EXERCISE BRIEF
Pick out the lines in the listing below that contain the word "rigid" and copy them.

THE DATA
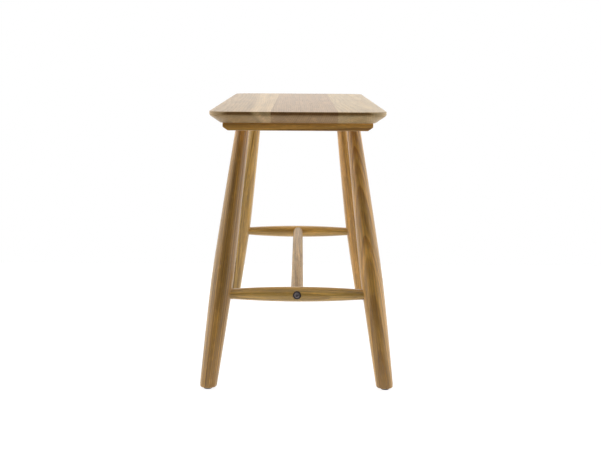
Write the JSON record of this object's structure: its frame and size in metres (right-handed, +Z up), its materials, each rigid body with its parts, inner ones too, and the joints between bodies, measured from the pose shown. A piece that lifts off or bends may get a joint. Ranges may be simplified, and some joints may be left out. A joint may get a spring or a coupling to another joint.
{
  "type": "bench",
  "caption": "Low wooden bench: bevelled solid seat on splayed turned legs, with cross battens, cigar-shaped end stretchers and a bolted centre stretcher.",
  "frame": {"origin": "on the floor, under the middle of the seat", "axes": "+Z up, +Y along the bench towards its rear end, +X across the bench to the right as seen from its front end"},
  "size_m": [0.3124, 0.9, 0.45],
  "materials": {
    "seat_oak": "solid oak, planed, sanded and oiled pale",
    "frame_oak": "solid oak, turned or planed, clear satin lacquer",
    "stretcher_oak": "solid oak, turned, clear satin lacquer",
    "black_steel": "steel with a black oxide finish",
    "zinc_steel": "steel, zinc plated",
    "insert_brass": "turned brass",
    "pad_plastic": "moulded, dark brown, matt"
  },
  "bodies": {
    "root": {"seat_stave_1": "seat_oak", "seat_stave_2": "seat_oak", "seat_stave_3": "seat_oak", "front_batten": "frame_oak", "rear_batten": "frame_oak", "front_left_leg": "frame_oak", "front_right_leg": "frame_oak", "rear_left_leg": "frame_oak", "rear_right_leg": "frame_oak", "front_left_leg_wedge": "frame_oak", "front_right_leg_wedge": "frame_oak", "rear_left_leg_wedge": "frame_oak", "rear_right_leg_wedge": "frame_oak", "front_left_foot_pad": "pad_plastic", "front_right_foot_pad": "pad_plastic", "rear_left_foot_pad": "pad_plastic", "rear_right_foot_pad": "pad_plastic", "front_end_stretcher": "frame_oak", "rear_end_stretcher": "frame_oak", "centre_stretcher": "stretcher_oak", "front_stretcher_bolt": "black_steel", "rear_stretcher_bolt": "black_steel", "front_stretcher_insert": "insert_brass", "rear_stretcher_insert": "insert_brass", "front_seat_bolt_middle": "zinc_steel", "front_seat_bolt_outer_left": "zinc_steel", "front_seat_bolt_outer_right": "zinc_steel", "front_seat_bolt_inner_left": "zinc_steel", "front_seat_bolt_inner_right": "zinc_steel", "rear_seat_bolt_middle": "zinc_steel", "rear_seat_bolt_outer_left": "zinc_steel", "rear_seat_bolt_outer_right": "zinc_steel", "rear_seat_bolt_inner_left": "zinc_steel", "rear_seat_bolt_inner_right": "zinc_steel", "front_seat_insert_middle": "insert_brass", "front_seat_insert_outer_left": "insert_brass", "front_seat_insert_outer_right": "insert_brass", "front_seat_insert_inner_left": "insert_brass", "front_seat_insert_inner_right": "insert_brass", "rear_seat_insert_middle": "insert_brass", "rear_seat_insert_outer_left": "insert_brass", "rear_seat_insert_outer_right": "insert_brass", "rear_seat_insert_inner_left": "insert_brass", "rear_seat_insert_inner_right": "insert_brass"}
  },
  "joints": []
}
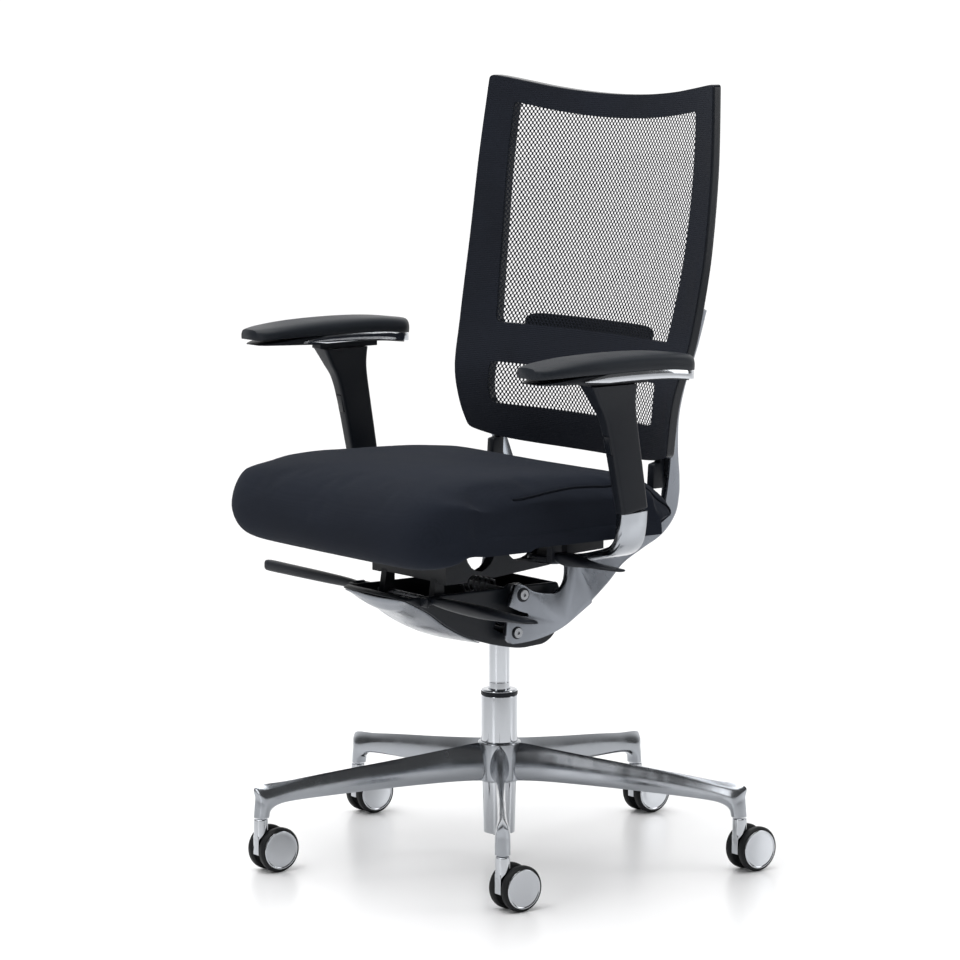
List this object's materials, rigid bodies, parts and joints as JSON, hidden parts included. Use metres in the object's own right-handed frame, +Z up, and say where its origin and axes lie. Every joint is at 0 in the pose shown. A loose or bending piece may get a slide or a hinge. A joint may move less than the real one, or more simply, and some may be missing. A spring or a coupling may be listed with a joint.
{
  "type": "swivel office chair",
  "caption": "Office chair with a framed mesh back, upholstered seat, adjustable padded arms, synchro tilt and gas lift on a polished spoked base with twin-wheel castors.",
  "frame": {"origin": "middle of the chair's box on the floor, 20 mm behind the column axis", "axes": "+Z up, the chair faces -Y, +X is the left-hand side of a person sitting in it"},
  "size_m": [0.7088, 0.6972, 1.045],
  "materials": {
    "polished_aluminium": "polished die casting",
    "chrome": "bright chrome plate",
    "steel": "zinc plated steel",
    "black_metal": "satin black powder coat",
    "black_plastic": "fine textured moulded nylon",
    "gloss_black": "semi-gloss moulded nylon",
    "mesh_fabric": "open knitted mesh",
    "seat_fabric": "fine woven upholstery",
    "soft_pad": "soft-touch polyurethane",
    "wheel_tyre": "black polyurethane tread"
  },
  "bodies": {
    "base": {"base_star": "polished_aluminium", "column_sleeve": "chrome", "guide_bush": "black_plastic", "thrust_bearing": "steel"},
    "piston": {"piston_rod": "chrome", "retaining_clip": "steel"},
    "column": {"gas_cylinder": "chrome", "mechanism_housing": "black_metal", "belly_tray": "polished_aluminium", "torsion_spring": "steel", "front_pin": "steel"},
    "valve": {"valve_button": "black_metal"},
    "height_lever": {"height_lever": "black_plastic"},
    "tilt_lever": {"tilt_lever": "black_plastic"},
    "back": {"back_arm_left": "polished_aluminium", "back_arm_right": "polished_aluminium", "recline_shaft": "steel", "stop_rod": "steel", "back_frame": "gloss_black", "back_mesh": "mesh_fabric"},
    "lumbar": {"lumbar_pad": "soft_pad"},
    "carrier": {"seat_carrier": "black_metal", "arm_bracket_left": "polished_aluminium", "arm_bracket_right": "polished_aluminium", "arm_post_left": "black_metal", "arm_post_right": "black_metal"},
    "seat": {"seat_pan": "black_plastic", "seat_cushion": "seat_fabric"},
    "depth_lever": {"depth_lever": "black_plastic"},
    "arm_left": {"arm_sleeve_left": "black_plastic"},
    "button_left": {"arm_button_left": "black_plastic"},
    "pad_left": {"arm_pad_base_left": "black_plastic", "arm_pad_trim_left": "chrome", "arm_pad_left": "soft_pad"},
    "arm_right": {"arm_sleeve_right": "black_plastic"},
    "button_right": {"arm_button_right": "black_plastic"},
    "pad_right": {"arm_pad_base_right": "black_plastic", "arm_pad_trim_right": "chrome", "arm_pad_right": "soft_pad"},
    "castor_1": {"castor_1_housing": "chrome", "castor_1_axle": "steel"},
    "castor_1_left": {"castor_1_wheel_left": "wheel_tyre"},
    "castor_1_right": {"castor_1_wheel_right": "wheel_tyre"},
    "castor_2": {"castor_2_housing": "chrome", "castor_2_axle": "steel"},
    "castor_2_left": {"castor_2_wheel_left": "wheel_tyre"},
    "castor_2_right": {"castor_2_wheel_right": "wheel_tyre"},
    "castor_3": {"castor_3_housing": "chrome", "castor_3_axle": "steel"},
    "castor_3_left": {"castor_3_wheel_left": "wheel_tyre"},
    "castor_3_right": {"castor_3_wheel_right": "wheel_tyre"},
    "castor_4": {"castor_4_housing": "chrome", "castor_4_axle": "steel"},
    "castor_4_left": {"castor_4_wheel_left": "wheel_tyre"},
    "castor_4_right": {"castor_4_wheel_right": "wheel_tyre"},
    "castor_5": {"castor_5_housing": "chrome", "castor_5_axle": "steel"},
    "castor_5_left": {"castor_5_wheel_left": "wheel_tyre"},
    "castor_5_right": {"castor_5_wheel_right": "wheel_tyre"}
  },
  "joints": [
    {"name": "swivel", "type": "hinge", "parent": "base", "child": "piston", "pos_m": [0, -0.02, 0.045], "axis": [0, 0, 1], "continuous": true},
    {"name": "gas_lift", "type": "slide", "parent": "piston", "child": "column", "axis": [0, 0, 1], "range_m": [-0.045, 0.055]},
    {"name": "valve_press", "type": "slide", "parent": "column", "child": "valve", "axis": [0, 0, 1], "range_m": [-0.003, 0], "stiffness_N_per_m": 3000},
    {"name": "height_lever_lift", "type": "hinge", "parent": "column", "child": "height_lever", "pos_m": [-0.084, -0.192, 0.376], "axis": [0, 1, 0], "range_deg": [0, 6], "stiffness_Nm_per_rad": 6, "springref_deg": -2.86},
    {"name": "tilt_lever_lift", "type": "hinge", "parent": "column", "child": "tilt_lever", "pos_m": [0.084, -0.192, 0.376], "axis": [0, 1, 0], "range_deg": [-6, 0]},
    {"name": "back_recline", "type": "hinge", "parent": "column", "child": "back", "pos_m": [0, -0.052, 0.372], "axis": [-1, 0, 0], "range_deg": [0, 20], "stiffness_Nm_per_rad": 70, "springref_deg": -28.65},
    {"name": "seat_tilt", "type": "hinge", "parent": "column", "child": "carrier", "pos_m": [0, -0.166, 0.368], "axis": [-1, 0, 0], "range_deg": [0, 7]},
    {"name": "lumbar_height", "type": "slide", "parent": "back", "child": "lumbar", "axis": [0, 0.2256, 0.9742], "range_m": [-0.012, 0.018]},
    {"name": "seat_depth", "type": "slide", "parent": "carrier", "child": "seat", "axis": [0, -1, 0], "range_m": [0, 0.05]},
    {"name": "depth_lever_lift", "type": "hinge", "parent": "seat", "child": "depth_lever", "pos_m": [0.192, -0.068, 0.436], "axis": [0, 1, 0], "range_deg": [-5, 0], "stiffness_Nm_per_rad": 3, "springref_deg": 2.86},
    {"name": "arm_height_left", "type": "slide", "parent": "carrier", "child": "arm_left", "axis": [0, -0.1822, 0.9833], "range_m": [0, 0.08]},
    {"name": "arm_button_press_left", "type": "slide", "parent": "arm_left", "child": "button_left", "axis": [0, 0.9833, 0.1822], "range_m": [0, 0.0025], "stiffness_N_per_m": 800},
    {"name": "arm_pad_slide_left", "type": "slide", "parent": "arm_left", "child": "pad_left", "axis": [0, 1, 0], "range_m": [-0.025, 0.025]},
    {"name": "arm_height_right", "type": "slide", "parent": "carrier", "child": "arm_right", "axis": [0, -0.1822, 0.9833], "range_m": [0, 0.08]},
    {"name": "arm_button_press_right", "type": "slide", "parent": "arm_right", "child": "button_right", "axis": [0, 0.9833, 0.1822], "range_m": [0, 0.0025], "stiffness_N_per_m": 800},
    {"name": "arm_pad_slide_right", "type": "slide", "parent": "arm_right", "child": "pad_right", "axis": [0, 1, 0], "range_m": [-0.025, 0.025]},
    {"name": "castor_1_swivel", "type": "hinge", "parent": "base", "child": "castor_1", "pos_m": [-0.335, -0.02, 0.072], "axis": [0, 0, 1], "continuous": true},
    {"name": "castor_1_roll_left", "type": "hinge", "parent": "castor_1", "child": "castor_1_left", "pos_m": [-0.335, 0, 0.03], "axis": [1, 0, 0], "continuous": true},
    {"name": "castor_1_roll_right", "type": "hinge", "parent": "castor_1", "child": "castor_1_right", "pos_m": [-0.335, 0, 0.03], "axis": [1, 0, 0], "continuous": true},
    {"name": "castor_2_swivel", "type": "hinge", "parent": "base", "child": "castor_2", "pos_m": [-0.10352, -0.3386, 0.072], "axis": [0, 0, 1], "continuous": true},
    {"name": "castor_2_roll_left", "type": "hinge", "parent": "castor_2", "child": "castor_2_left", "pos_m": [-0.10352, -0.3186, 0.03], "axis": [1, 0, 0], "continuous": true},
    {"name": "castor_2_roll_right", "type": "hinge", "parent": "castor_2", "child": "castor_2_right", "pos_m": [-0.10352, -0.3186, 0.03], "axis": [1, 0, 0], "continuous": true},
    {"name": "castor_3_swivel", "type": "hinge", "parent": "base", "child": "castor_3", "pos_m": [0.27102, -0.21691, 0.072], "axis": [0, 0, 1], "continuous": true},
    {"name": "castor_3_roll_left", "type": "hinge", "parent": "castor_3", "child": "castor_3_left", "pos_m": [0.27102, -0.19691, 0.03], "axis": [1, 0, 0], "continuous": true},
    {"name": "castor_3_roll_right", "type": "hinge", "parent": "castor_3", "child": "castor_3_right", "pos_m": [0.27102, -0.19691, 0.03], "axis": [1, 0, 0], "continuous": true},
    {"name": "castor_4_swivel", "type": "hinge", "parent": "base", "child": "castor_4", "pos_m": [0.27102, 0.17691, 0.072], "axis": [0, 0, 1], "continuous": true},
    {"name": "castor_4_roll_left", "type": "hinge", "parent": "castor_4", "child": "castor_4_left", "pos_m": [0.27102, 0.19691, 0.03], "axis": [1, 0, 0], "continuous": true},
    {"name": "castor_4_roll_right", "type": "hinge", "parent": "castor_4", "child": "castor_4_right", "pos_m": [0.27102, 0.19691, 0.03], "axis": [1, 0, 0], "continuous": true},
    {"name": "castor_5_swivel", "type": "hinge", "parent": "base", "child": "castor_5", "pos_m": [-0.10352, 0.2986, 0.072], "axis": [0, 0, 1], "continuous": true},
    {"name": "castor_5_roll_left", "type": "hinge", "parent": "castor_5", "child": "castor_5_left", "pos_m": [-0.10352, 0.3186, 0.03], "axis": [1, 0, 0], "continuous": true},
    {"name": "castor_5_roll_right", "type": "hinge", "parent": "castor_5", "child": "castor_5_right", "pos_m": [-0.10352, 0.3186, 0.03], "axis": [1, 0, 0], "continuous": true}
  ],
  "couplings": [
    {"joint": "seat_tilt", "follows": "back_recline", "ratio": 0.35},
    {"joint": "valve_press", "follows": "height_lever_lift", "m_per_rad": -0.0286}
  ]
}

EXERCISE RESULT
Write the JSON record of this object's structure: its frame and size in metres (right-handed, +Z up), its materials, each rigid body with its parts, inner ones too, and the joints between bodies, measured from the pose shown. A piece that lifts off or bends may get a joint. Ranges may be simplified, and some joints may be left out. A joint may get a spring or a coupling to another joint.
List this object's materials, rigid bodies, parts and joints as JSON, hidden parts included. Use metres in the object's own right-handed frame, +Z up, and say where its origin and axes lie. Every joint is at 0 in the pose shown. A loose or bending piece may get a slide or a hinge. A joint may move less than the real one, or more simply, and some may be missing. A spring or a coupling may be listed with a joint.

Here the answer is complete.